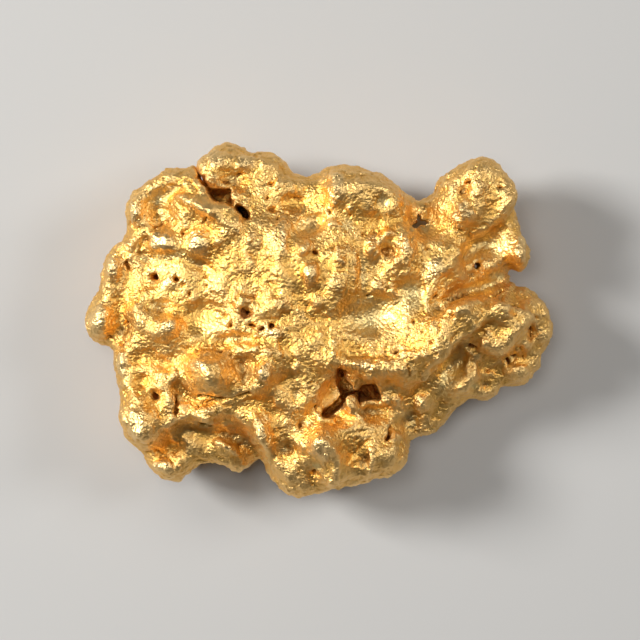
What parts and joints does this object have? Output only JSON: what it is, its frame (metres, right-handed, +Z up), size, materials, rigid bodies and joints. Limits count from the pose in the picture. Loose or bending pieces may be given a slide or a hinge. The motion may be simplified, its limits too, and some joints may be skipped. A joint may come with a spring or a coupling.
{
  "type": "gold nugget",
  "caption": "Flattened natural gold nugget with a lumpy crumpled skin, a horn, a cleft, deep cavities and small holes right through.",
  "frame": {"origin": "on the plane it rests on, under the middle of the bounding box", "axes": "+X along the longest side towards the pointed end, +Y towards the side with the horn, +Z up out of the broad upper face"},
  "size_m": [0.0312, 0.0236, 0.0103],
  "materials": {
    "gold": "rough native gold, bright on the high spots"
  },
  "bodies": {
    "root": {"nugget": "gold"}
  },
  "joints": []
}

> Exercise description: Print all of the data exactly as it was given.

> Response:
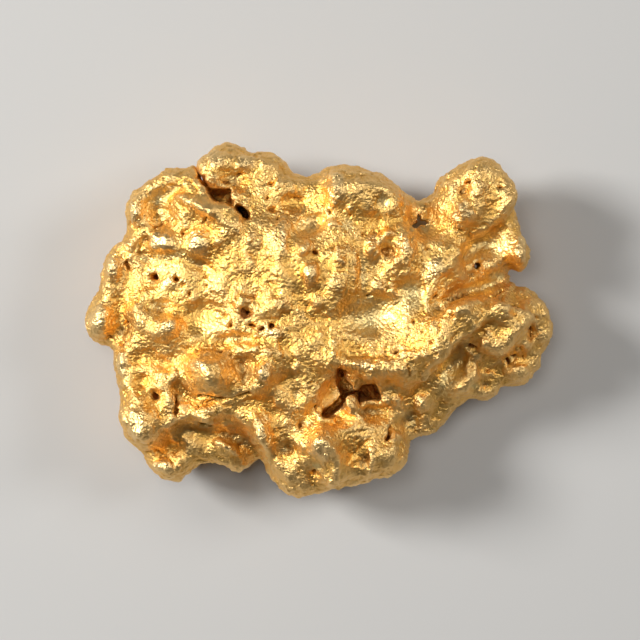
What parts and joints does this object have? Output only JSON: what it is, its frame (metres, right-handed, +Z up), size, materials, rigid bodies and joints. Limits count from the pose in the picture. Loose or bending pieces may be given a slide or a hinge. The motion may be simplified, its limits too, and some joints may be skipped. A joint may come with a spring or a coupling.
{
  "type": "gold nugget",
  "caption": "Flattened natural gold nugget with a lumpy crumpled skin, a horn, a cleft, deep cavities and small holes right through.",
  "frame": {"origin": "on the plane it rests on, under the middle of the bounding box", "axes": "+X along the longest side towards the pointed end, +Y towards the side with the horn, +Z up out of the broad upper face"},
  "size_m": [0.0312, 0.0236, 0.0103],
  "materials": {
    "gold": "rough native gold, bright on the high spots"
  },
  "bodies": {
    "root": {"nugget": "gold"}
  },
  "joints": []
}